The required output is every line from the beginning of the entries below through the line that includes "strip_width = 0.0150", copied exactly.

[Begin Supplied data]

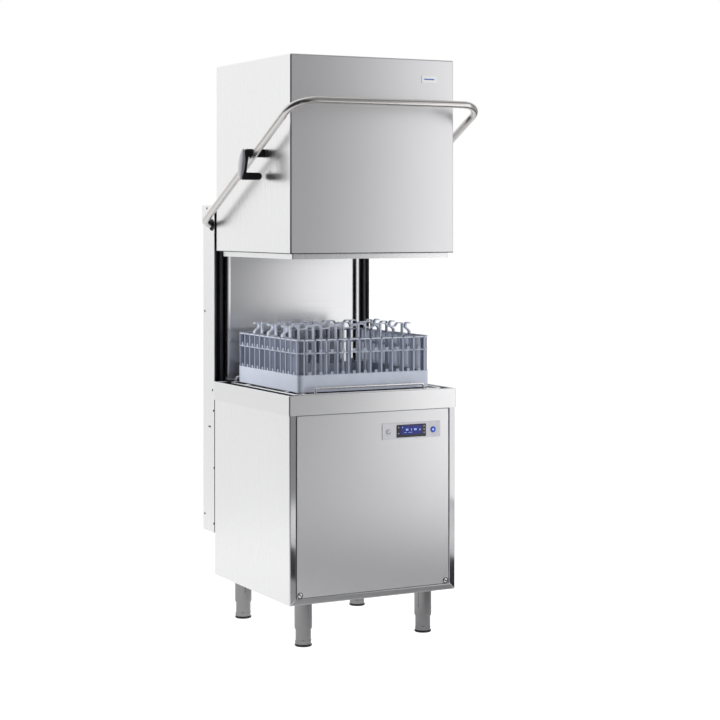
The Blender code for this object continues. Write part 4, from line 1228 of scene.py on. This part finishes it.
def make_rack_floor(half, centre, bottom):
    """Open floor grid of thin ribs, deeper along the lines that carry the glasses."""
    inner = half - WALL + 0.001
    lines = 14

    def build(work):
        for i in range(lines + 1):
            at = -inner + 2 * inner * i / lines
            rib = 0.008 if i % 2 == 0 else 0.005
            wide = 0.0016 if i % 2 == 0 else 0.0010
            fill_box(work, (at - wide, centre - inner, bottom + 0.0005),
                     (at + wide, centre + inner, bottom + rib))
            fill_box(work, (-inner, centre + at - wide, bottom + 0.0008),
                     (inner, centre + at + wide, bottom + rib - 0.0004))
    piece(mesh_object("rack_floor_grid", build), "rack", RACK_BLUE, "rack_plastic")


HOOK = ((0.000, -0.003), (0.000, 0.007), (0.005, 0.013), (0.015, 0.020), (0.018, 0.029),
        (0.014, 0.0365), (0.006, 0.038), (-0.001, 0.0365))
SUPPORT_ROWS = (-0.115, 0.0, 0.115)
SADDLES = 5


def flat_strip(work, line, y, thick, wide, bend):
    """Add a flat strip that follows a bent line in XZ."""
    smooth = rounded(line, bend, False, 4)
    rings = []
    for i, (x, z) in enumerate(smooth):
        before = Vector(smooth[max(i - 1, 0)])
        after = Vector(smooth[min(i + 1, len(smooth) - 1)])
        run = (after - before).normalized()
        side = Vector((-run.y, run.x)) * thick / 2
        rings.append([work.verts.new((x + side.x * s, y + t * wide / 2, z + side.y * s))
                      for s, t in ((-1, -1), (1, -1), (1, 1), (-1, 1))])
    join_rings(work, rings)
    work.faces.new(rings[0])
    work.faces.new(rings[-1])


def make_glass_supports(half, centre, bottom, top):
    """Rows that hold the glasses: hooked ends on the side rims and a raised saddle rail."""
    start = half - 0.004
    riser = start - 0.029
    seat = top - 0.0015
    crest = top + 0.038
    dip = crest - 0.012
    span = 2 * riser / SADDLES
    strip_width = 0.0150

    def rail_line():
        line = [(-start + 0.001, seat), (-riser, seat), (-riser, crest)]
        for i in range(SADDLES):
            near = -riser + span * i
            far = near + span
            line += [(near + 0.020, crest), (near + 0.030, dip), (far - 0.030, dip),
                     (far - 0.020, crest)]
        return line + [(riser, crest), (riser, seat), (start - 0.001, seat)]

    def build(work):
        for row in SUPPORT_ROWS:
            y = centre + row
            for sign in (-1, 1):
                hook = [(sign * (start - x), top + z) for x, z in HOOK]
                flat_strip(work, hook, y, 0.0052, strip_width, 0.006)
            flat_strip(work, rail_line(), y, 0.0034, strip_width, 0.003)
            for i in range(1, SADDLES):
                x = -riser + span * i
                fill_box(work, (x - 0.0028, y - 0.0050, bottom + 0.006),
                         (x + 0.0028, y + 0.0050, crest - 0.001))
            for x in (-riser, riser):
                fill_box(work, (x - 0.0035, y - 0.0045, bottom + 0.006),
                         (x + 0.0035, y + 0.0045, top))
    piece(mesh_object("rack_glass_supports", build, 50.0), "rack", RACK_BLUE, "rack_plastic")


# ---------------------------------------------------------------- all of it
def main():
    make_camera()
    make_world()
    make_lights()
    make_floor()
    dress_nodes()
    make_cabinet_sides()
    make_lower_flange()
    make_service_panel()
    make_panel_locks()
    make_rim()
    make_feet()
    make_controls()
    make_column()
    make_bearings()
    make_rails()
    make_splash_wall()
    make_hood()
    make_stirrups()
    make_handle()
    make_rack_guide()
    make_rack()


main()
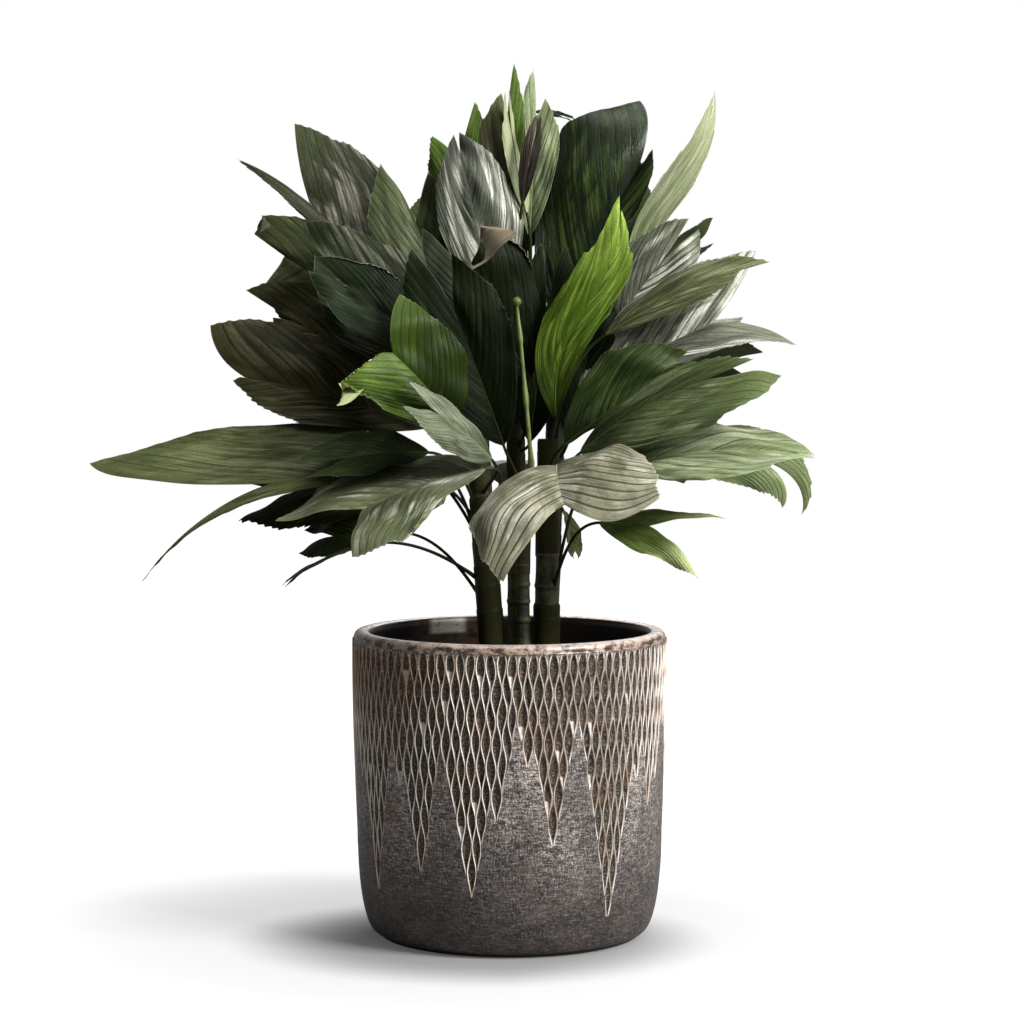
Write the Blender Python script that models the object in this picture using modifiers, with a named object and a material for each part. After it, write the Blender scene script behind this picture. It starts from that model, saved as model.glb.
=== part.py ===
# A potted metallic palm: six canes with pleated, forked leaves, rooted in soil in a plastic
# nursery pot that stands inside a carved ceramic cover pot. Origin: centre of the pot's
# underside. X to the right, Y to the back, Z up. Values ending in _MM are millimetres.
import math

import bmesh
import bpy
from mathutils import Matrix, Vector

MM = 0.001
GAP_MM = 0.3                    # clearance that pieces resting on each other keep

# Cover pot
POT_HEIGHT_MM = 214.0
POT_RADIUS_MM = 110.3           # widest, just under the lip
POT_WALL_MM = 12.0
HEEL_RADIUS_MM = 107.0          # where the rounded heel meets the wall
HEEL_HEIGHT_MM = 70.0
FOOT_RADIUS_MM = 92.0
FOOT_HEIGHT_MM = 2.5
FLOOR_MM = 14.0
HEEL_ROUNDNESS = 1.6            # exponent of the heel's curve
HEEL_STEPS = 8
LIP_INSET_MM = 0.9              # the lip's outer edge lies this far inside the widest ring
LIP_STEP_DEGREES = 15
SHOULDER_HEIGHT_MM = 195.0      # height of the widest ring
WAIST_MM = (108.6, 130.0)       # radius and height half way down the wall
# Inner corner: how far each point lies in from the wall and above the floor
COVE_MM = ((26, 0), (13, 6), (5, 24), (2, 76))
POT_STEPS = 48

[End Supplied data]

** Result of this task **
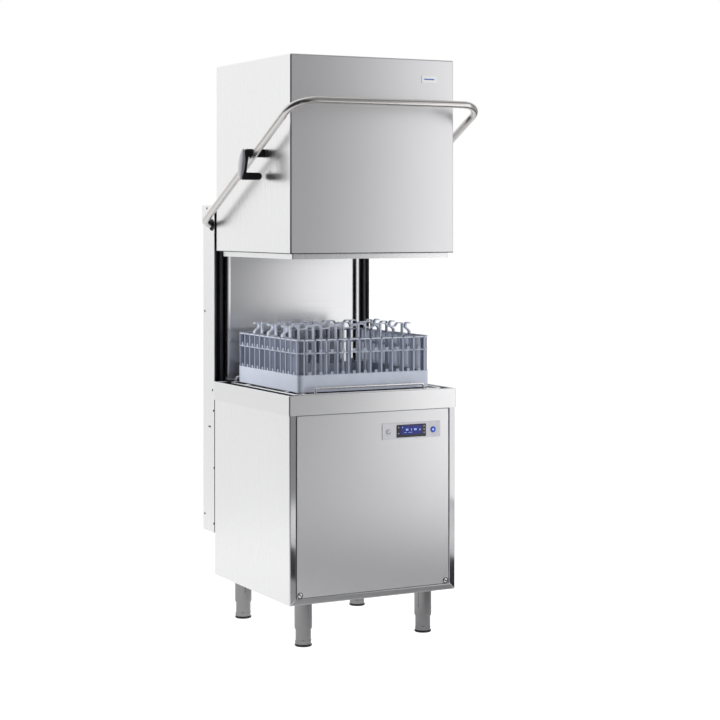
The Blender code for this object continues. Write part 4, from line 1228 of scene.py on. This part finishes it.
def make_rack_floor(half, centre, bottom):
    """Open floor grid of thin ribs, deeper along the lines that carry the glasses."""
    inner = half - WALL + 0.001
    lines = 14

    def build(work):
        for i in range(lines + 1):
            at = -inner + 2 * inner * i / lines
            rib = 0.008 if i % 2 == 0 else 0.005
            wide = 0.0016 if i % 2 == 0 else 0.0010
            fill_box(work, (at - wide, centre - inner, bottom + 0.0005),
                     (at + wide, centre + inner, bottom + rib))
            fill_box(work, (-inner, centre + at - wide, bottom + 0.0008),
                     (inner, centre + at + wide, bottom + rib - 0.0004))
    piece(mesh_object("rack_floor_grid", build), "rack", RACK_BLUE, "rack_plastic")


HOOK = ((0.000, -0.003), (0.000, 0.007), (0.005, 0.013), (0.015, 0.020), (0.018, 0.029),
        (0.014, 0.0365), (0.006, 0.038), (-0.001, 0.0365))
SUPPORT_ROWS = (-0.115, 0.0, 0.115)
SADDLES = 5


def flat_strip(work, line, y, thick, wide, bend):
    """Add a flat strip that follows a bent line in XZ."""
    smooth = rounded(line, bend, False, 4)
    rings = []
    for i, (x, z) in enumerate(smooth):
        before = Vector(smooth[max(i - 1, 0)])
        after = Vector(smooth[min(i + 1, len(smooth) - 1)])
        run = (after - before).normalized()
        side = Vector((-run.y, run.x)) * thick / 2
        rings.append([work.verts.new((x + side.x * s, y + t * wide / 2, z + side.y * s))
                      for s, t in ((-1, -1), (1, -1), (1, 1), (-1, 1))])
    join_rings(work, rings)
    work.faces.new(rings[0])
    work.faces.new(rings[-1])


def make_glass_supports(half, centre, bottom, top):
    """Rows that hold the glasses: hooked ends on the side rims and a raised saddle rail."""
    start = half - 0.004
    riser = start - 0.029
    seat = top - 0.0015
    crest = top + 0.038
    dip = crest - 0.012
    span = 2 * riser / SADDLES
    strip_width = 0.0150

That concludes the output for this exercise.